The material of the heating element itself is a critical design choice:
- Graphite: Cost-effective and suitable for very high temperatures (over 2000°C), but can introduce carbon into the furnace atmosphere, which may be undesirable for some materials.
- Molybdenum: A common choice for clean processing up to around 1600°C. It is more brittle than tungsten but less expensive.
- Tungsten: Used for the highest temperature applications in ultra-high vacuum where a clean environment is paramount. It is durable but also the most expensive option.
Induction Heating: Direct and Rapid
Induction heating uses electromagnetic induction to generate heat. A high-frequency alternating current is passed through a copper coil, creating a powerful magnetic field.
This magnetic field induces electrical eddy currents directly within the conductive workpiece, causing it to heat up rapidly from the inside out.

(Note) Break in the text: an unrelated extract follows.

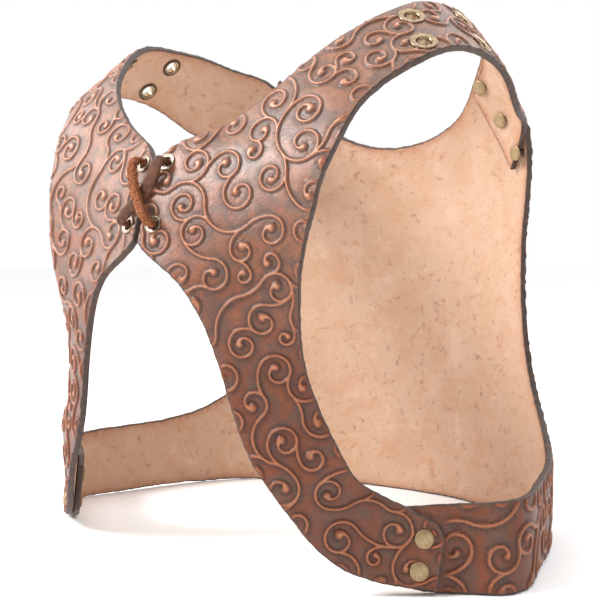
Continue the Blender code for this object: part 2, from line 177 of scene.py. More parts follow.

If the material itself is not electrically conductive, a conductive "susceptor" (often made of graphite) is used to absorb the energy and radiate it to the part. This is often referred to as medium frequency heating.

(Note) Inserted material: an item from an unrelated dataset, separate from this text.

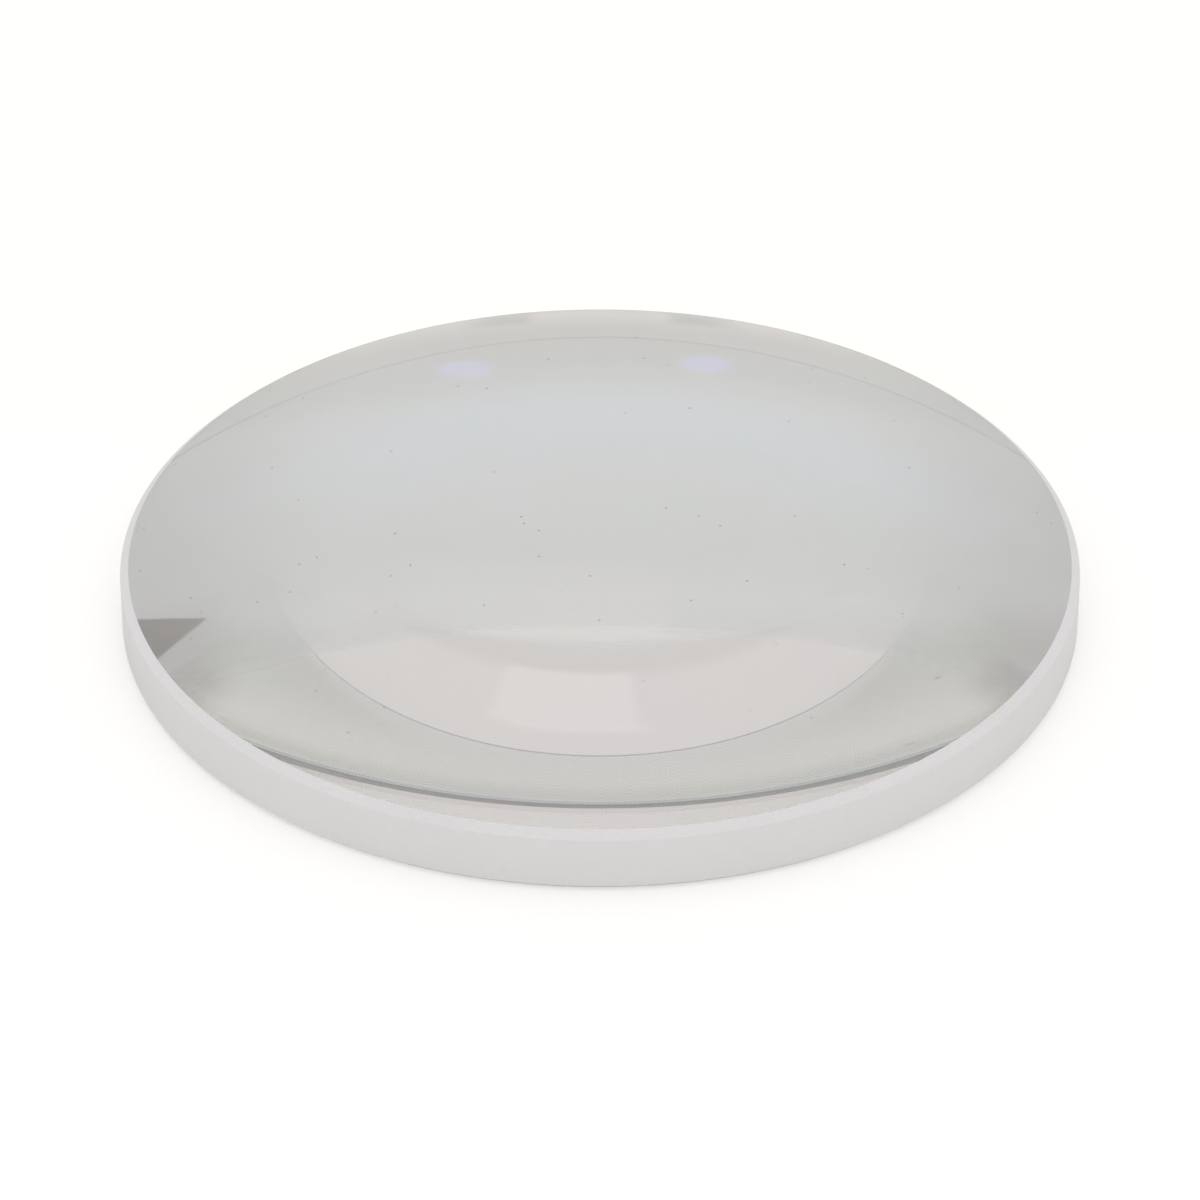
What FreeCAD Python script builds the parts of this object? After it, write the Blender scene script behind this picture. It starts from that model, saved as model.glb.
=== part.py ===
"""Plano-convex aspheric lens with a ground edge, lying on its flat face.

Millimetres. +Z is the optical axis and the origin is the middle of the flat face.

The lens is one body of revolution, so one half section holds its whole shape: a
flat polished face, a ground bevel, a ground cylindrical edge, a second ground
bevel and the polished aspheric dome.

The dome follows the usual formula of optical drawings, with a conic constant of
-1 and one higher term. Its sag below the vertex, at distance r from the axis, is
    r^2 / (2 R) + A r^4
where R is the vertex radius. That is a polynomial of the fourth degree, so one
curve of that degree with five poles is the section exactly. With both terms
taken at the dome's rim, square = rim^2 / (2 R) and fourth = A rim^4, the poles
stand at quarters of the rim radius and lie below the vertex by
    0,  0,  square / 6,  square / 2,  square + fourth.
"""
import FreeCAD, Part
import os
import Sketcher

DRIVING_SIZES = [
    ("diameter", 75.0, "outside of the ground edge"),
    ("edge_height", 4.1, "cylindrical part of the edge"),
    ("dome_bevel_rise", 0.57, "height of the bevel around the dome"),
    ("dome_bevel_width", 0.66, "how far that bevel reaches in from the edge"),
    ("flat_bevel", 0.3, "height and width of the bevel around the flat face"),
    ("vertex_radius", 71.5, "R of the dome at its vertex"),
    ("fourth_term", 0.13, "A of the dome, in millionths per cubic millimetre"),
]


def make_sheet(doc):
    """The driving sizes, one a row: name, value, what it measures."""
    sheet = doc.addObject("Spreadsheet::Sheet", "Sizes")
    for row, (name, value, meaning) in enumerate(DRIVING_SIZES, start=1):
        sheet.set("A%d" % row, name)
        sheet.set("B%d" % row, str(value))
        sheet.set("C%d" % row, meaning)
        sheet.setAlias("B%d" % row, name)
    rows = len(DRIVING_SIZES)
    worked_out = [
        ("rim_radius", "=diameter / 2 - dome_bevel_width", "where the dome meets its bevel"),
        ("square_sag", "=rim_radius ^ 2 / (2 * vertex_radius)", "square term at the rim"),
        ("fourth_sag", "=fourth_term / 10 ^ 6 * rim_radius ^ 4", "fourth term at the rim"),
    ]
    for row, (name, formula, meaning) in enumerate(worked_out, start=rows + 1):
        sheet.set("A%d" % row, name)
        sheet.set("B%d" % row, formula)
        sheet.set("C%d" % row, meaning)
        sheet.setAlias("B%d" % row, name)
    doc.recompute()
    return sheet


def origin_plane(body, role):
    """One of the body's own origin planes."""
    return next(part for part in body.Origin.OriginFeatures if part.Role == role)


def half_section(body, sheet):
    """The lens's half section in the XZ plane: flat face, edge, dome, and back down the axis."""
    edge_r = sheet.diameter / 2
    rim_r = sheet.rim_radius
    edge_low_z = sheet.flat_bevel
    edge_high_z = edge_low_z + sheet.edge_height
    rim_z = edge_high_z + sheet.dome_bevel_rise
    top_z = rim_z + sheet.square_sag + sheet.fourth_sag

    def point(x, z):
        return FreeCAD.Vector(x, z, 0)

    def line(start, end):
        return sketch.addGeometry(Part.LineSegment(start, end), False)

    sketch = body.newObject("Sketcher::SketchObject", "HalfSection")
    sketch.AttachmentSupport = [(origin_plane(body, "XZ_Plane"), "")]
    sketch.MapMode = "FlatFace"

    flat = line(point(0, 0), point(edge_r - sheet.flat_bevel, 0))
    flat_bevel = line(point(edge_r - sheet.flat_bevel, 0), point(edge_r, edge_low_z))
    edge = line(point(edge_r, edge_low_z), point(edge_r, edge_high_z))
    dome_bevel = line(point(edge_r, edge_high_z), point(rim_r, rim_z))
    axis = line(point(0, top_z), point(0, 0))

    drops = [0, 0, sheet.square_sag / 6, sheet.square_sag / 2,
             sheet.square_sag + sheet.fourth_sag]
    poles = [point(rim_r * i / 4, top_z - drop) for i, drop in enumerate(drops)]
    curve = Part.BSplineCurve()
    curve.buildFromPolesMultsKnots(poles, [5, 5], [0, 1], False, 4)
    dome = sketch.addGeometry(curve, False)

    def tie(*constraint):
        return sketch.addConstraint(Sketcher.Constraint(*constraint))

    def size(name, formula, *constraint):
        """A dimension that reads the sheet."""
        sketch.renameConstraint(tie(*constraint), name)
        sketch.setExpression("Constraints." + name, formula)

    tie("Coincident", flat, 1, -1, 1)
    tie("PointOnObject", flat, 2, -1)
    tie("Coincident", flat, 2, flat_bevel, 1)
    tie("Coincident", flat_bevel, 2, edge, 1)
    tie("Vertical", edge)
    tie("Coincident", edge, 2, dome_bevel, 1)
    tie("Coincident", dome_bevel, 2, dome, 2)
    tie("Coincident", dome, 1, axis, 1)
    tie("PointOnObject", axis, 1, -2)
    tie("Coincident", axis, 2, -1, 1)

    size("EdgeRadius", "Sizes.diameter / 2", "DistanceX", -1, 1, edge, 1, edge_r)
    size("FlatBevelWidth", "Sizes.flat_bevel",
         "DistanceX", flat_bevel, 1, flat_bevel, 2, sheet.flat_bevel)
    size("FlatBevelRise", "Sizes.flat_bevel",
         "DistanceY", flat_bevel, 1, flat_bevel, 2, sheet.flat_bevel)
    size("EdgeHeight", "Sizes.edge_height", "DistanceY", edge, 1, edge, 2, sheet.edge_height)
    size("DomeBevelWidth", "Sizes.dome_bevel_width",
         "DistanceX", dome_bevel, 2, dome_bevel, 1, sheet.dome_bevel_width)
    size("DomeBevelRise", "Sizes.dome_bevel_rise",
         "DistanceY", dome_bevel, 1, dome_bevel, 2, sheet.dome_bevel_rise)
    size("DomeHeight", "Sizes.square_sag + Sizes.fourth_sag",
         "DistanceY", dome, 2, dome, 1, sheet.square_sag + sheet.fourth_sag)

    first_pole = sketch.GeometryCount
    sketch.exposeInternalGeometry(dome)
    drop_formulas = ["0", "0", "Sizes.square_sag / 6", "Sizes.square_sag / 2"]
    for i in (1, 2, 3):
        pole = first_pole + i
        size("PoleOut%d" % i, "Sizes.rim_radius * %d / 4" % i,
             "DistanceX", -1, 1, pole, 3, poles[i].x)
        if i == 1:
            tie("Horizontal", axis, 1, pole, 3)
        else:
            size("PoleDrop%d" % i, drop_formulas[i],
                 "DistanceY", pole, 3, axis, 1, drops[i])
    return sketch


def make_lens(doc, sheet):
    """The half section turned once around the optical axis."""
    body = doc.addObject("PartDesign::Body", "Lens")
    body.Label = "lens"
    sketch = half_section(body, sheet)
    turned = body.newObject("PartDesign::Revolution", "Turned")
    turned.Profile = (sketch, [""])
    turned.ReferenceAxis = (sketch, ["V_Axis"])
    turned.Angle = 360
    sketch.Visibility = False
    body.Placement = FreeCAD.Placement()
    return body, sketch


def check(doc, bodies, sketches):
    """Stops before anything is written if an object failed or a body isn't one sound solid."""
    for item in doc.Objects:
        if "Invalid" in item.State or "Error" in item.State:
            raise RuntimeError("%s failed: %s" % (item.Name, item.State))
    for sketch in sketches:
        if sketch.solve() != 0 or not sketch.FullyConstrained:
            raise RuntimeError("%s isn't fully fixed by its constraints" % sketch.Name)
    for body in bodies:
        shape = body.Shape
        if shape.isNull() or not shape.isValid() or len(shape.Solids) != 1:
            raise RuntimeError("%s isn't one sound solid" % body.Label)


def main():
    doc = FreeCAD.newDocument("AsphericLens")
    sheet = make_sheet(doc)
    lens, sketch = make_lens(doc, sheet)
    doc.recompute()
    check(doc, [lens], [sketch])

    os.makedirs("parts", exist_ok=True)
    lens.Shape.exportStep("parts/%s.step" % lens.Label)

    box = lens.Shape.BoundBox
    print("lens: %.2f mm across, %.2f mm thick, %.1f cm3"
          % (box.XLength, box.ZLength, lens.Shape.Volume / 1000))


main()
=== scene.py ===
"""Plano-convex aspheric lens on a pale round table, seen from the front at about 34 degrees.

Metres, +Z up, the lens's axis on Z and its flat face on z = 0.
"""
import math

import bpy
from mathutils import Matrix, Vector


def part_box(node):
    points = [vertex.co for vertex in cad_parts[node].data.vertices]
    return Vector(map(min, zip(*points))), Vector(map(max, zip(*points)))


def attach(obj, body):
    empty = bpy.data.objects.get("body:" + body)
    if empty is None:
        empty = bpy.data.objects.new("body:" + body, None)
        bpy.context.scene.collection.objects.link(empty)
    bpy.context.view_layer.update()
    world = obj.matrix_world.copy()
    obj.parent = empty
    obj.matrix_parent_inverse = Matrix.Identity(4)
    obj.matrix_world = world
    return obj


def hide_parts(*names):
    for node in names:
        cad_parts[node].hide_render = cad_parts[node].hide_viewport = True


MM = 0.001

# The lens's own sizes, as in the CAD source. Its radius and height come from the frame.
EDGE_HEIGHT = 4.1 * MM
FLAT_BEVEL = 0.3 * MM
DOME_BEVEL_RISE = 0.57 * MM
DOME_BEVEL_WIDTH = 0.66 * MM
VERTEX_RADIUS = 71.5 * MM
FOURTH_TERM = 0.13e-6 / MM ** 3

# How finely the lens is turned: steps around it, and rings on its two faces.
STEPS_ROUND = 256
DOME_RINGS = 88
FLAT_RINGS = 6

# The polished glass: its index, the patches of its faint tint, and specks of dust, whose
# size is in shares of their spacing. A spread is the stretch of the noise, which is about
# 0.5 on average, over which one colour changes to the other.
GLASS_INDEX = 1.523
TINT_PATCH = 8 * MM
TINT_SPREAD = (0.38, 0.62)
DUST_SPACING = 2.4 * MM
DUST_EDGE = 0.050
DUST_CORE = 0.035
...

Microwave Heating: Volumetric and Advanced
Microwave heating is a more specialized method that uses microwave energy to heat materials. It functions similarly to a household microwave oven but on an industrial scale with much higher power.
This method excels at volumetric heating, where the entire volume of a suitable material (typically ceramics) heats up simultaneously. This can lead to more uniform temperatures and significantly faster processing times compared to traditional methods where heat must conduct from the outside in.
Understanding the Trade-offs
No single heating method is universally superior. The optimal choice depends on a careful balance of technical requirements, material properties, and budget.
Temperature Range and Uniformity
Resistance heating systems, with well-designed "hot zones," can provide excellent temperature uniformity across large and complex parts. The maximum temperature is determined by the element material chosen.
Induction heating is exceptionally fast but achieving temperature uniformity can be challenging for complex geometries, as heating is concentrated where the magnetic field is strongest.
Material Compatibility
This is a critical consideration. Graphite resistance elements are ideal for processing cemented carbides where a carbon-rich atmosphere is beneficial. However, they are unsuitable for materials that react with carbon.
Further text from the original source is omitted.